The Drukpa Mila Temple construction is well underway!
April 17, 2016
BENEFITING: DRUKPA MILA CENTER
You are warmly welcomed to help Lama Karma Rinpoche and the Drukpa Mila Center establish the first official temple in the USA, heralding the Drukpa Kagyu lineage from the Himalayas of Bhutan. Realizing this donation-based project needs your financial support.
This is an opportunity to contribute to the spread of the precious Dharma into our continent, and also to be part of something that will stand after we all have passed on. Please help with a large or small donation!
100% of your tax-deductible donation (after the 5% website cost) will go towards temple construction costs, including: water heater, installation of heater, pine plank ceiling, cedar plank interior wall (from windowsill up), stone tile interior wall, bathroom fixtures, fiber cement exterior paneling, terra cotta shingle roof.
Q and A about the temple project with two of Lama Karma Rinpoche’s original American students
What is the source tradition of Lama Karma Rinpoche and the Drukpa Mila Center?
To speak precisely, it would be the Drukpa Kagyu Lineage of Tantric Buddhism of Bhutan, or the Bhutanese Drukpa Kagyu Lineage of Tantric Buddhism. Though there are commonalities and mutual influences, the Drukpa Kagyu of Bhutan is quite distinct from the Drukpa Kagyu of Tibet.
For surely a lot of reasons--probably including that Bhutan is the least accessible and least known of the Himalayan countries, that Bhutan is now the only independent Buddhist country, and because Bhutan is consciously protecting/preserving/maintaining its own distinct spiritual and cultural identity--Bhutan has been "slow," or better, "cautious," to reach out to the west. So that makes the presence of Bhutanese culture here much more rare, compared to that of other Himalayan countries, especially in the wake of the Tibetan diaspora, etc.
Lama Karma Rinpoche is the only Lama/Rinpoche in the U.S. who has established teaching and practice Centers outside Bhutan--of the Drukpa Kagyu Lineage of Tantric Buddhism from Bhutan.

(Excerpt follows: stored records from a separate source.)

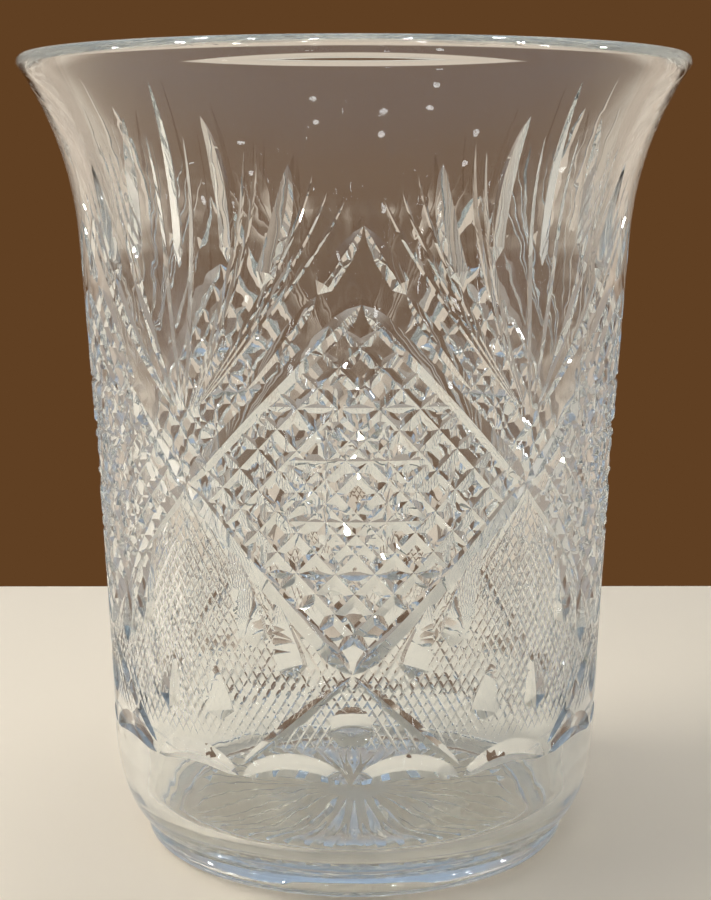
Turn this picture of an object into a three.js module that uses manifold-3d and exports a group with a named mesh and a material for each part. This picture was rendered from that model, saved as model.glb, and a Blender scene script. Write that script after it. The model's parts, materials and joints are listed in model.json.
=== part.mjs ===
// A clear cut glass tumbler: one flared bowl on a low foot, with five cut panels round its wall,
// fans above them, a scalloped border below them and a star under the base.
// Lengths are in millimetres, +Z is up, and the origin is where the glass's axis meets the table.
import * as THREE from 'three';
import { mergeVertices } from 'three/addons/utils/BufferGeometryUtils.js';
import Module from 'manifold-3d';

const wasm = await Module();
wasm.setup();

// Driving dimensions of the bowl and its foot
const height = 98;
const rimRadius = 41;
const neckRadius = 34;
const neckHeight = 75;
const shoulderRadius = 31.1;
const shoulderHeight = 15;
const bodySwell = 1.25;
const flareAngle = 33;
const lipThickness = 1.8;
const wallThickness = 3.4;
const floorHeight = 4.5;
const floorCorner = 5;
const waistRadius = 26.2;
const waistHeight = 2.4;
const footRadius = 27.1;
const footSide = 1;
const footEdge = 0.8;
const recessRadius = 23;
const recessDepth = 1.4;
const recessBevel = 0.8;

// How finely the revolved wall is faceted: facets to each panel round it, and spans up each part
const panels = 5;
const facetsPerPanel = 7;
const footSpans = 2;
const shoulderSpans = 4;
const bodySpans = 3;
const flareSpans = 5;
const lipSpans = 4;
const insideSpans = 6;
const cornerSpans = 3;
const thumbFacets = 12;
const thumbRings = 8;

// The pattern was set out by hand: its panels lean sideways by this much for each millimetre of height
const lean = 0.024;
const leanHeight = 38;

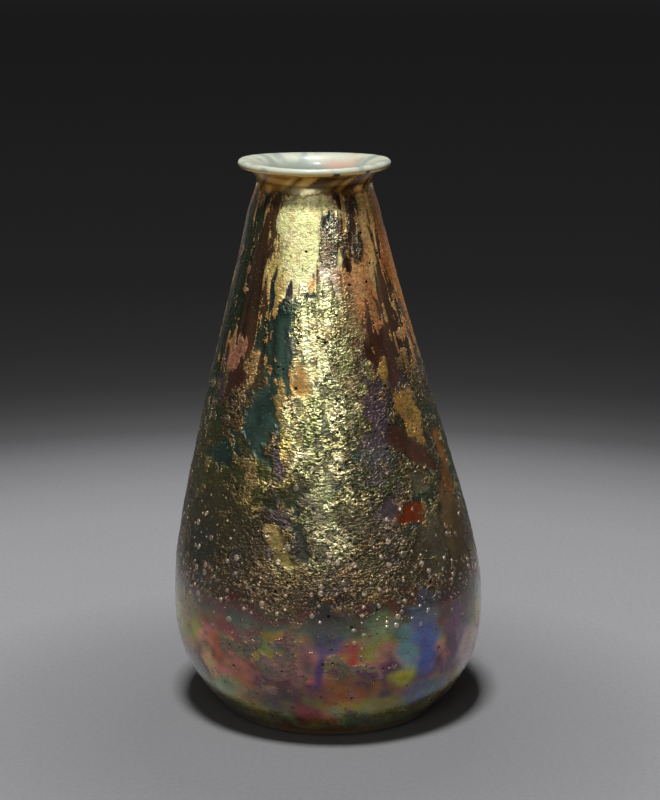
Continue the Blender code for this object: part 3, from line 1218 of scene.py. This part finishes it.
@dataclass(frozen=True)
class LustredGlass:
    """Amber glass under a film of lustre, with a torn, granular metallic crust over it.

    The first fields are the sizes of its marks, in metres.
    """

    speck: float = 0.0008
    hammer: float = 0.0014
    sand: float = 0.00045
    hair: float = 0.0011
    scratch_and_glint: float = 0.0008
    bubble: float = 0.0024
    bead: float = 0.0013
    pit_spacing: float = 1.0 / 330.0
    bump_depth: float = 0.0009
    crust_roughness: float = 0.35
    satin_roughness: float = 0.56
    film_roughness: float = 0.40
    low_roughness: float = 0.20
    bare_roughness: float = 0.24
    opal_roughness: float = 0.42
    bare_metal: float = 0.55
    coat: float = 0.08
    glossy_coat: float = 0.85
    coat_roughness: float = 0.08
    specular: float = 0.5
    opal_specular: float = 0.15
    glass_index: float = 1.52
    # Pale scratches on the film, partly real wear and partly painted glints
    rubbed_and_glint: Colour = (0.50, 0.46, 0.38)
    # Painted shade inside the pits
    shaded_pit: Colour = (0.012, 0.010, 0.008)
    # Painted shade in the pockets of the hammered crust
    pocket_shade: Colour = (0.032, 0.040, 0.020)
    # Painted glints on the peaks of the hammered crust
    painted_glint: Colour = (0.82, 0.77, 0.58)
    between: Colour = (0.070, 0.052, 0.030)
    veil: Colour = (0.235, 0.180, 0.150)
    pale: Colour = (0.36, 0.28, 0.20)

    def make(self) -> bpy.types.Material:
        """Builds the material.

        Returns:
            The material.
        """
        s = Shading("lustred_glass_skin")
        gloss = s.attribute("gloss")
        tall = s.attribute("tall")
        froth = s.attribute("froth")
        film = s.attribute("film_tint", "Color")
        grain = s.times(s.attribute("grain"), s.span(gloss, 0.0, 1.0, 1.0, 0.62))
        bare = s.attribute("bare")
        opal = s.attribute("opal")
        clear = s.math("MAXIMUM", bare, opal)
        skin = s.less(1.0, clear)
        # Where the crust is torn, in specks below and in drawn hairs above
        speck = s.noise(self.speck, 2.0)
        hammer = s.noise(self.hammer, 2.0, 0.55, 21.0, swirl=0.8)
        sand = s.noise(self.sand, 1.0, 1.0, 8.0)
        hair = s.noise(self.hair, 3.0, 12.0, 3.0, over=s.attribute("around", "Vector"))
        torn = s.plus(s.times(s.less(speck, 0.5), 0.7),
                      s.times(s.less(hair, 0.5), s.span(tall, 0.0, 1.0, 0.3, 1.5)))
        crust = s.span(s.plus(s.attribute("crust"), torn), 0.43, 0.57)
        # Hammered crust: painted shade in hollows and dark pockets, painted glints as flecks, where grainy
        # Painted shade and light: the crust is darker in the hollows of its relief and lighter on its rises
        shade = s.times(s.span(hammer, 0.32, 0.62, 0.60, 1.15), s.span(sand, 0.3, 0.7, 0.80, 1.15))
        lit = s.mix(1.0, s.attribute("crust_tint", "Color"), s.grey(shade), "MULTIPLY")
        pocket_shade_share = s.times(s.span(hammer, 0.53, 0.42, 0.0, 0.90), s.span(grain, 0.4, 1.0))
        lit = s.mix(pocket_shade_share, lit, self.pocket_shade)
        painted_glint_share = s.times(s.span(hammer, 0.56, 0.66, 0.0, 0.45), s.span(grain, 0.5, 1.0))
        lit = s.mix(painted_glint_share, lit, self.painted_glint)
        # The film, rubbed pale in places, partly painted glints, and a sandy veil over the low part
        scratch_and_glint = s.span(s.noise(self.scratch_and_glint, 2.0, 0.4, 31.0), 0.65, 0.74, 0.0, 0.6)
        colour = s.mix(crust, s.mix(scratch_and_glint, film, self.rubbed_and_glint), lit)
        veil = s.times(s.span(sand, 0.40, 0.66), s.span(gloss, 0.3, 1.0, 0.0, 0.42))
        colour = s.mix(veil, colour, self.veil)
        # Froth: pale bubbles of all sizes, and beads in a band at its foot
        cell = s.cells(self.bubble)
        chance = s.channel(cell.outputs["Color"], 0)
        chance = s.times(chance, chance)
        reach = s.less(cell.outputs["Distance"], s.times(chance, 0.44))
        bubble = s.times(s.span(reach, 0.06, 0.0), s.span(froth, 0.3, 0.8))
        beads = s.cells(self.bead)
        near = s.less(beads.outputs["Distance"], s.times(s.channel(beads.outputs["Color"], 2), 0.42))
        band = s.times(s.span(gloss, 0.02, 0.25), s.span(gloss, 0.92, 0.70))
        bead = s.times(s.span(near, 0.10, -0.02), s.times(band, froth))
        bubble = s.math("MAXIMUM", bubble, s.times(bead, 0.5))
        dim = s.times(s.less(froth, bubble), 0.62)
        colour = s.mix(dim, colour, self.between)
        colour = s.mix(s.times(bubble, 0.7), colour, self.pale)
        # Pits painted near black as the shade inside them, and opal glass that has neither crust nor pits
        pits = s.cells(self.pit_spacing)
        hole = s.less(pits.outputs["Distance"], s.times(s.channel(pits.outputs["Color"], 1), 0.16))
        shaded_pit = s.times(s.span(hole, 0.03, -0.02), s.span(bare, 0.6, 0.2))
        colour = s.mix(shaded_pit, colour, self.shaded_pit)
        colour = s.mix(opal, colour, film)
        # How metallic and how rough each of them is
        metal = s.times(s.span(crust, 0.0, 1.0, 0.78, 0.94), skin)
        metal = s.times(metal, s.span(bubble, 0.0, 1.0, 1.0, 0.35))
        metal = s.plus(metal, s.times(s.less(bare, opal), self.bare_metal))
        still = s.span(gloss, 0.0, 1.0, self.film_roughness, self.low_roughness)
        satin = s.span(grain, 0.3, 0.9, self.satin_roughness, self.crust_roughness)
        torn_rough = s.span(gloss, 0.0, 1.0, satin, self.low_roughness + 0.12)
        rough = s.plus(s.times(crust, torn_rough), s.times(s.less(1.0, crust), still))
        rough = s.plus(rough, s.span(speck, 0.3, 0.7, -0.05, 0.09))
        plain = s.span(opal, 0.0, 1.0, self.bare_roughness, self.opal_roughness)
        rough = s.plus(s.times(rough, skin), s.times(clear, plain))
        # The finest relief
        rugged = s.plus(hammer, s.times(speck, 0.45))
        rugged = s.times(rugged, s.span(grain, 0.30, 1.0, 0.07, 1.0))
        lift = s.plus(rugged, s.times(crust, 0.18))
        lift = s.plus(lift, s.times(s.times(sand, crust), 0.16))
        lift = s.less(lift, s.times(shaded_pit, 0.5))
        lift = s.plus(lift, s.times(s.span(reach, 0.10, -0.12), froth))
        lift = s.plus(lift, s.times(bead, 0.5))
        lift = s.times(lift, s.span(gloss, 0.5, 1.0, 1.0, 0.6))
        bump = s.add("ShaderNodeBump", Height=s.times(lift, skin), Strength=1.0, Distance=self.bump_depth)
        s.give(Base_Color=colour, Metallic=metal, Roughness=rough, Normal=bump.outputs[0],
               Coat_Weight=s.span(gloss, 0.0, 1.0, self.coat, self.glossy_coat),
               Coat_Roughness=self.coat_roughness, IOR=self.glass_index,
               Specular_IOR_Level=s.span(opal, 0.0, 1.0, self.specular, self.opal_specular))
        return s.material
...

Sure, there are a few other Bhutanese Drukpa Kagyu and Nyingma teachers in the U.S., but, as yet, they have not established Centers. Occasionally a Bhutanese Drukpa Kagyu teacher will tour here and then return to Bhutan. Also true, there are Tibetan Drukpa Kagyu teachers and Centers in the U.S., but not Bhutanese Drukpa Kagyu. It's actually very rare. Not to beat that point to death, but it is good and important to know that Lama and the Drukpa Mila Centers (in Longmont, Oregon, California, Canada) are creating a unique "gateway" here for Bhutanese culture--especially that of Bhutanese Drukpa Kagyu lineage wisdom and teachings.
What is the importance and uniqueness of the temple project?
It’s part of the vision of firming up and opening further that "gateway." The temple construction project, as well as other smaller projects, are all part of that vision. That is, to expand the Longmont Center--not only for regular practice, and accommodations for retreats--but also to create space and opportunity for Bhutanese Drukpa Kagyu teachers to come from Bhutan--to host teachings and house teachers--for all to learn and benefit from. This would also open up opportunity for other Bhutanese cultural representatives (dancers, musicians, artisans, etc.) to come and share their culture and experience.
Further, regarding the temple construction: Since modern Bhutanese culture derives from ancient culture, and indigenous artisanship is handed down from generation to generation--it's exciting, and special, that Bhutanese artisans will be coming to do the interior finishes and decorations, true to and in the spirit of the Bhutanese arts and crafting tradition (structural carvings, shrine construction, woodworking, and detail painting, for example). OK, so, perhaps too poetically and simplistically put--the temple construction that encloses space, in turn opens space and opportunity--so to speak.
Anyway, hopefully this fundraising will be understood as ongoingly "win-win" for everybody. What, with the volunteer "labor of love" and the monetary generosity of donations--they're all "gifts that keep on giving"--beyond even completion of the temple. It's the ongoing benefit of participating in the opportunity to make a place where the wisdom and "gifts of Bhutan" can be shared and preserved--that's pretty cool. And, of course, participating in such projects (bringing them to fruition) creates merit and even more opportunity, which amplifies benefit to all sentient beings.